For another, the last thing we need is millions of dollars of our tax money being poured into some of the world’s richest companies to dig holes in our beleaguered ocean bed. The cod must be rolling in their graves (oooh…too soon?) at the very inanity of the idea.
…the last thing we need is millions of dollars of our tax money being poured into some of the world’s richest companies…
It also demonstrates one of the dangers of allowing an economy to become overly reliant on oil. I’ve written about this before. Oil revenues become one of the worst public policy drugs; and our government is already becoming dangerously addicted.
Let’s be clear: you cannot create a sustainable, viable long-term economy on oil revenue.
The oil money has been a godsend, absolutely – and one for which we have our “most complicated royalty” regime to thank. It’s provided a short-term fiscal fluidity which our government should be taking advantage of to rebuild our economy for a post-oil future. But it must not become the focal point of our economy because it will not last. Nor should it. Isn’t ‘green energy’ the whole raison d’etre of Muskrat Falls, according to the provincial government? Now they’re supposed to spend billions on that project, and at the same time pour millions into failed oil exploration wells?

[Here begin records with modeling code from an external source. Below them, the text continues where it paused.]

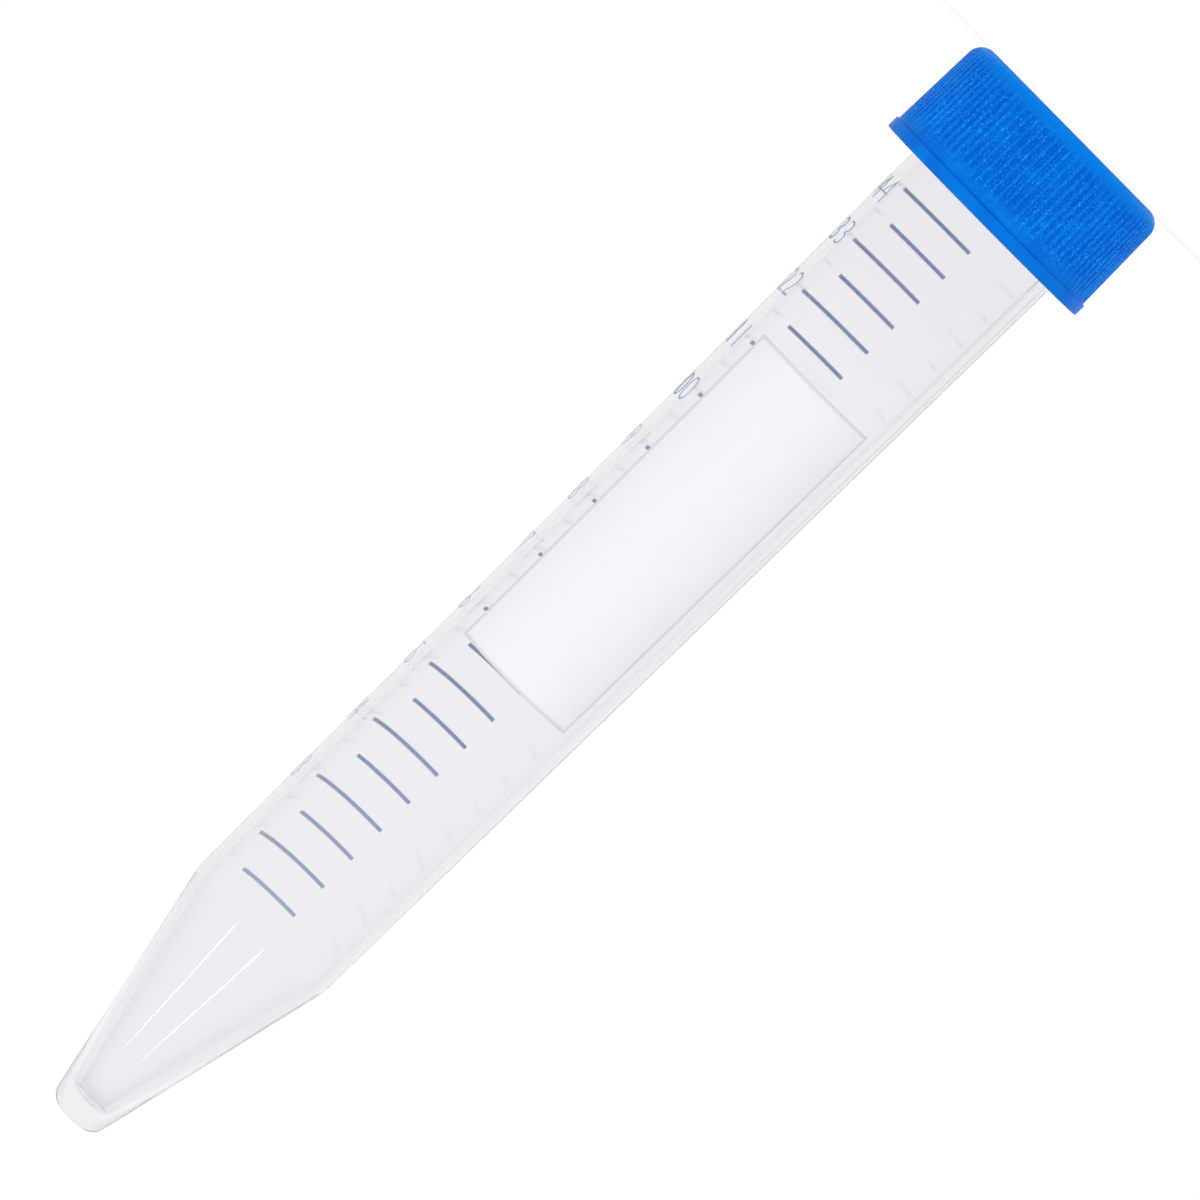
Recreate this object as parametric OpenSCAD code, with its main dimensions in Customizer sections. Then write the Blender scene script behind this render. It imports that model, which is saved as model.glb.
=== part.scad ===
// 15 ml conical tube with a ribbed screw cap, for spinning and storing small liquid samples.
// Each piece is drawn upright, with the blunt tip at the origin and the mouth at the top.
// stood() then turns the whole part over, because it stands by itself only on its flat cap.
// Angles round the wall are counted from the front, and grow towards the right as the tube
// is read, cap up. All sizes are in millimetres and degrees.

/* [Tube] */
// Length of the tube alone, from the tip to the rim
tube_l = 118.6; // [102:0.1:130]
// Height of the cone, from the tip to the shoulder
cone_l = 23.1; // [19:0.1:27]
// Outer diameter at the shoulder, where the cone meets the straight wall
shoulder_d = 15.25; // [13.6:0.05:17]
// Outer diameter of the blunt tip, before its edge is rounded
tip_d = 4.9; // [4.2:0.1:6.4]
// Draft of the straight wall on each side, for leaving the mould
wall_draft = 0.39; // [0.25:0.01:0.7]
// Thickness of the straight wall
wall_t = 0.93; // [0.7:0.01:1.2]
// Thickness of the plastic under the inner floor
floor_t = 2.2; // [1.4:0.1:3]
// Thickness of the wall beside the inner floor
tip_wall_t = 1.5; // [1.1:0.1:1.9]
// Outer edge radius of the tip
tip_edge_r = 1.5; // [0.8:0.1:1.9]
// Radius at the foot of the cone, inside
floor_edge_r = 0.8; // [0.4:0.1:1]
// Radius that blends the cone into the straight wall
shoulder_r = 6; // [2:0.5:12]
// Radius of both edges of the rim
rim_edge_r = 0.3; // [0.1:0.05:0.33]

/* [Thread on the neck] */
// Rise of the thread in one turn
thread_pitch = 3; // [2:0.1:3.6]
// Turns of the thread, with its run-outs
thread_turns = 1.75; // [1:0.05:1.8]
// Height of the thread above the wall
thread_h = 0.75; // [0.4:0.05:1]
// Width of the thread where it leaves the wall
thread_foot_w = 1.5; // [1.1:0.1:1.8]
// Width of the flat crest of the thread
thread_crest_w = 0.6; // [0.3:0.1:0.9]
// Distance from the rim down to the middle of the thread's upper end
thread_drop = 2; // [1.2:0.1:2.4]
// Angle over which each end of the thread runs out into the wall
thread_runout = 40; // [20:5:90]

/* [Cap] */
// Height of the cap over all
cap_h = 10.7; // [10.5:0.1:14]
// Thickness of the flat top of the cap
cap_top_t = 1.25; // [0.8:0.05:2]
// Thickness of the skirt at its foot, from the bore to the rib crests
skirt_t = 1.86; // [1.2:0.02:2.6]
// Draft of the ribbed side
cap_draft = 1.4; // [0.4:0.1:2]
// Radius of the top edge, over which the ribs fade out
cap_edge_r = 1.5; // [0.7:0.1:2]
// Height of the plain flange at the foot of the skirt
flange_h = 1.14; // [0.8:0.02:2]
// How far the flange stands out past the rib crests
flange_out = 0.2; // [0.1:0.02:1]
// Radius of the flange's edges
flange_edge_r = 0.15; // [0.05:0.05:0.35]
// Number of ribs round the cap
rib_count = 90; // [60:1:100]
// Depth of the grooves between the ribs
groove_depth = 0.25; // [0.15:0.01:0.4]
// Width of a groove at the rib crests
groove_w = 0.5; // [0.3:0.01:0.6]
// Width of a groove's floor
groove_floor_w = 0.16; // [0.1:0.01:0.25]
// Plain band between the flange and the ends of the grooves
groove_foot = 0.1; // [0.05:0.01:0.5]

/* [Plug seal] */
// Length of the sealing ring that plugs the mouth
plug_l = 2.2; // [1.4:0.1:3]
// Thickness of the sealing ring
plug_t = 0.8; // [0.6:0.05:1.2]

/* [Fits] */
// Gap between the rim and the underside of the cap
seat_gap = 0.15; // [0.05:0.01:0.3]
// Gap between the sealing ring and the mouth, on each side
plug_clearance = 0.08; // [0.05:0.01:0.15]
// Gap between the thread crest and the bore of the skirt, on each side
thread_clearance = 0.2; // [0.1:0.01:0.4]

/* [Print] */
// Lowest graduation line, in millilitres
first_ml = 1.5; // [1.5:0.5:3]
// Highest graduation line, in millilitres
last_ml = 14; // [8:0.5:14]
// Steps from line to line, in millilitres
step_ml = 0.5; // [0.5:0.5:1]
// Width of a printed line
line_w = 0.4; // [0.25:0.05:0.6]
// Angle from the front, round the left side to the back, at which every line starts
lines_start = 190; // [180:1:195]
// Angle that a whole millilitre's line takes up
long_sweep = 75.5; // [60:0.5:80]
// Angle that a half millilitre's line takes up
short_sweep = 55; // [40:1:60]
// Height of the writing panel's lower edge above the tip
panel_z = 54; // [48:0.1:56]
// Height of the writing panel
panel_h = 35.7; // [25:0.1:36]
// Width of the writing panel, measured round the wall
panel_w = 13.8; // [10:0.1:15]
// Angle from the front to the middle of the writing panel
panel_turn = 1.9; // [-5:0.1:10]
// Thickness of the ink
ink_t = 0.05; // [0.03:0.01:0.1]

/* [Hidden] */
$fn = 96;

EPS = 0.01;            // the least gap or overlap that keeps two faces apart or together
ARC_STEP = 9;          // angle between two points of a rounded corner
THREAD_STEP = 7.5;     // angle between two sections of the thread
THREAD_ROOT = 0.3;     // depth to which the thread is rooted in the wall, for a sound joint
GROOVE_OVER = 0.4;     // how far a groove's cutter reaches out past the rib crests
MM3_PER_ML = 1000;

// Where the pieces meet
draft_slope = tan(wall_draft);
cone_slope = (shoulder_d - tip_d) / 2 / cone_l;
cap_slope = tan(cap_draft);
under_z = tube_l + seat_gap;
overall_l = under_z + cap_top_t;
skirt_z = overall_l - cap_h;
ribs_z = skirt_z + flange_h;
plug_z = under_z - plug_l;

// Radii that follow the walls
function wall_r(z) = shoulder_d / 2 + (z - cone_l) * draft_slope;
function bore_r(z) = wall_r(z) - wall_t;
function crest_r(z) = skirt_bore_r + skirt_t - (z - ribs_z) * cap_slope;
floor_r = tip_d / 2 + floor_t * cone_slope - tip_wall_t;
skirt_bore_r = wall_r(tube_l) + thread_h + thread_clearance;
plug_r = bore_r(plug_z) - plug_clearance;

// Angle that a length takes up round the wall at a height
function turn(length, z) = length / wall_r(z) * 180 / PI;
panel_half = turn(panel_w / 2, panel_z + panel_h / 2);

// Height to which a volume fills the tube. The cone's part is a frustum, and above it the
// bore widens by the draft, so its radius cubed grows in step with the volume.
cone_ml = PI / 3 * (cone_l - floor_t)
        * (pow(bore_r(cone_l), 2) + bore_r(cone_l) * floor_r + pow(floor_r, 2)) / MM3_PER_ML;
function filled_r(ml) =
    pow(pow(bore_r(cone_l), 3) + 3 * draft_slope * (ml - cone_ml) * MM3_PER_ML / PI, 1 / 3);
function fill_z(ml) = cone_l + (filled_r(ml) - bore_r(cone_l)) / draft_slope;

// The points of one corner [radius, height, edge radius] of an outline, rounded by an arc
function corner(before, at, after) =
    let (b = [at[0], at[1]],
         u = unit([before[0], before[1]] - b),
         v = unit([after[0], after[1]] - b),
         half = acos(u * v) / 2,
         centre = b + unit(u + v) * at[2] / sin(half),
         first = b + u * at[2] / tan(half) - centre,
         last = b + v * at[2] / tan(half) - centre,
         sweep = 180 - 2 * half,
         steps = ceil(sweep / ARC_STEP))
    [for (k = [0:steps])
        centre + (sin((1 - k / steps) * sweep) * first + sin(k / steps * sweep) * last) / sin(sweep)];

function unit(v) = v / norm(v);

// An outline through a ring of corners, with arcs at those that have an edge radius
function rounded(path) =
    [for (i = [0:len(path) - 1])
        each path[i][2] == 0
            ? [[path[i][0], path[i][1]]]
            : corner(path[(i + len(path) - 1) % len(path)], path[i], path[(i + 1) % len(path)])];

// Turns the upright part over and stands it on its cap
module stood() {
    translate([0, 0, overall_l])
        rotate([0, 180, 0])
            children();
}

// A stretch of the wall, from one angle to another, as an outline [radius, height] swept round
module round_the_wall(from, to) {
    rotate([0, 0, from - 90])
        rotate_extrude(angle = to - from)
            children();
}

// Section of an ink film on the straight wall, between two heights
module ink_section(low, high) {
    inner = wall_r(0) + EPS;
    polygon([
        [inner + low * draft_slope, low],
        [inner + low * draft_slope + ink_t, low],
        [inner + high * draft_slope + ink_t, high],
        [inner + high * draft_slope, high]
    ]);
}

module tube_body() {
    rotate_extrude()
        polygon(rounded([
            [0, 0, 0],
            [tip_d / 2, 0, tip_edge_r],
            [shoulder_d / 2, cone_l, shoulder_r],
            [wall_r(tube_l), tube_l, rim_edge_r],
            [bore_r(tube_l), tube_l, rim_edge_r],
            [bore_r(cone_l), cone_l, shoulder_r],
            [floor_r, floor_t, floor_edge_r],
            [0, floor_t, 0]
        ]));
}

// Section of the thread at an angle along it: root, crest, crest, root, from below upwards.
// At both ends the crest sinks into the wall.
function thread_section(turned) =
    let (rise = min(1, turned / thread_runout, (thread_turns * 360 - turned) / thread_runout),
         z = tube_l - thread_drop - thread_turns * thread_pitch + turned / 360 * thread_pitch,
         root = wall_r(z) - THREAD_ROOT,
         crest = root + (THREAD_ROOT + thread_h) * max(rise, EPS) + EPS)
    [for (p = [[root, -thread_foot_w / 2], [crest, -thread_crest_w / 2],
               [crest, thread_crest_w / 2], [root, thread_foot_w / 2]])
        [p[0] * cos(turned), p[0] * sin(turned), z + p[1]]];

module neck_thread() {
    steps = ceil(thread_turns * 360 / THREAD_STEP);
    points = [for (k = [0:steps]) each thread_section(k / steps * thread_turns * 360)];
    sides = [for (k = [0:steps - 1], c = [0:3])
        let (a = 4 * k + c, b = 4 * k + (c + 1) % 4)
        each [[a, b, b + 4], [a, b + 4, a + 4]]];
    polyhedron(points, concat([[3, 2, 1, 0]], sides, [[for (c = [0:3]) 4 * steps + c]]));
}

module tube() {
    color([0.93, 0.93, 0.95, 0.6])
        stood() {
            tube_body();
            neck_thread();
        }
}

// One groove between two ribs, leaning in with the draft
module rib_groove() {
    widening = (groove_w - groove_floor_w) / 2 / groove_depth;
    mouth = groove_w / 2 + GROOVE_OVER * widening;
    start_z = ribs_z + groove_foot;
    translate([crest_r(start_z), 0, start_z])
        rotate([0, -cap_draft, 0])
            linear_extrude(cap_h)
                polygon([
                    [-groove_depth, -groove_floor_w / 2],
                    [GROOVE_OVER, -mouth],
                    [GROOVE_OVER, mouth],
                    [-groove_depth, groove_floor_w / 2]
                ]);
}

module cap_body() {
    flange_r = crest_r(ribs_z) + flange_out;
    rotate_extrude()
        polygon(rounded([
            [skirt_bore_r, skirt_z, flange_edge_r],
            [flange_r, skirt_z, flange_edge_r],
            [flange_r, ribs_z, flange_edge_r],
            [crest_r(ribs_z), ribs_z, 0],
            [crest_r(overall_l), overall_l, cap_edge_r],
            [0, overall_l, 0],
            [0, under_z, 0],
            [plug_r - plug_t, under_z, plug_t / 2],
            [plug_r - plug_t, plug_z, plug_t / 4],
            [plug_r, plug_z, plug_t / 2],
            [plug_r, under_z, 0],
            [skirt_bore_r, under_z, cap_top_t / 4]
        ]));
}

module cap() {
    color([0.01, 0.42, 0.86])
        stood()
            difference() {
                cap_body();
                for (i = [0:rib_count - 1])
                    rotate([0, 0, i * 360 / rib_count])
                        rib_groove();
            }
}

module writing_panel() {
    color([0.98, 0.98, 0.98])
        stood()
            round_the_wall(panel_turn - panel_half, panel_turn + panel_half)
                ink_section(panel_z, panel_z + panel_h);
}

// The scale is printed on the back and read through the tube, or past its left side. Whole
// millilitres have long lines and halves have short ones. A line that would fall on the cone
// or under the cap is left out, as on the real scale.
module graduation_lines() {
    color([0.15, 0.22, 0.45])
        stood()
            for (ml = [first_ml:step_ml:last_ml]) {
                z = fill_z(ml);
                sweep = ml == floor(ml) ? long_sweep : short_sweep;
                if (z > cone_l + 2 * line_w && z < skirt_z - 2 * line_w)
                    round_the_wall(-lines_start, sweep - lines_start)
                        ink_section(z - line_w / 2, z + line_w / 2);
            }
}

cap();
tube();
writing_panel();
graduation_lines();
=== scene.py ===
"""15 ml conical tube with a ribbed screw cap: fine shapes, finishes, light and camera.

The part stands upside down on its flat cap, because it can't stand on its tip. Pieces are
modelled in millimetres and upright, with the tip at the origin and the mouth at the top, and
are then turned over and brought into the frame. Angles round the wall are counted from the
front, and grow towards the right as the tube is read, cap up.
"""

import logging
import math
from dataclasses import dataclass, field, replace
from enum import Enum
from typing import Any, Callable, Iterable, Sequence

import bpy
import bmesh
from mathutils import Matrix, Vector

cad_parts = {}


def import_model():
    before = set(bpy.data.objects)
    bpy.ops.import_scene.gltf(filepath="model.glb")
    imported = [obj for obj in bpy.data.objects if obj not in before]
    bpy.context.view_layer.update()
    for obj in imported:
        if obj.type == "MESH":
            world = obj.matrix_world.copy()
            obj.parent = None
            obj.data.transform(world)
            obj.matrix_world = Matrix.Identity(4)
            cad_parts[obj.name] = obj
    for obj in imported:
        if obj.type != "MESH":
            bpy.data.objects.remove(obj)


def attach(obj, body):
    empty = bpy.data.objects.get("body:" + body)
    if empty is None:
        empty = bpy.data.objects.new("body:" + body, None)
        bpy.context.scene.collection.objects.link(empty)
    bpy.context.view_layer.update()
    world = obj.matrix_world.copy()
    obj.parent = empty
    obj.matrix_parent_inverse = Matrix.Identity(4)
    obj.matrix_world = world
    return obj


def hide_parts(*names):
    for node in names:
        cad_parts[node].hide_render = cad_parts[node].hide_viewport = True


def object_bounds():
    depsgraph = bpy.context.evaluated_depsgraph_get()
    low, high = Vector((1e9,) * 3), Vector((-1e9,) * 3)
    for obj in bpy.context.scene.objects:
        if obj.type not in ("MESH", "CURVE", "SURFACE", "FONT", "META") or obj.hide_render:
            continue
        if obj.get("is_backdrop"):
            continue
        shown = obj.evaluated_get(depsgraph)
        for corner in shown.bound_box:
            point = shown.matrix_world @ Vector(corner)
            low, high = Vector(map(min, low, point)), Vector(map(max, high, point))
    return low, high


log = logging.getLogger("conical_tube")

MM = 0.001
NOISE_MIDDLE = 0.5
Point = tuple[float, float]
Triple = tuple[float, float, float]
Colour = Triple


class Body(Enum):
    """The moving bodies of the frame, on which the pieces ride."""

    CAP = "cap"
    TUBE = "tube"


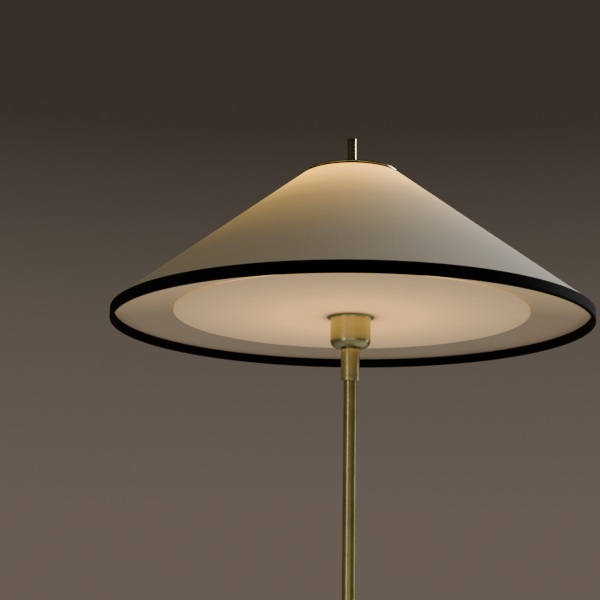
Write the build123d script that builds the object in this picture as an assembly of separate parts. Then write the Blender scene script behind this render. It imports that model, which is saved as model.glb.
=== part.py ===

Big picture, people. Big picture.
But back to my initial point. By not bowing to fringe radical conservative ‘reports’ calling for millions of dollars in incentive money to be given to oil companies, our provincial government is doing the right thing. It must continue to resist those calls. Let the oil companies dig their wells. Let them assume the costs and the risks. After all, isn’t that what capitalism is supposed to be about?
So, congratulations Dunderistas. You got this one right. Now let’s see you hold the line on our “most complicated royalty” regime.
Because it’s something we should all be proud of.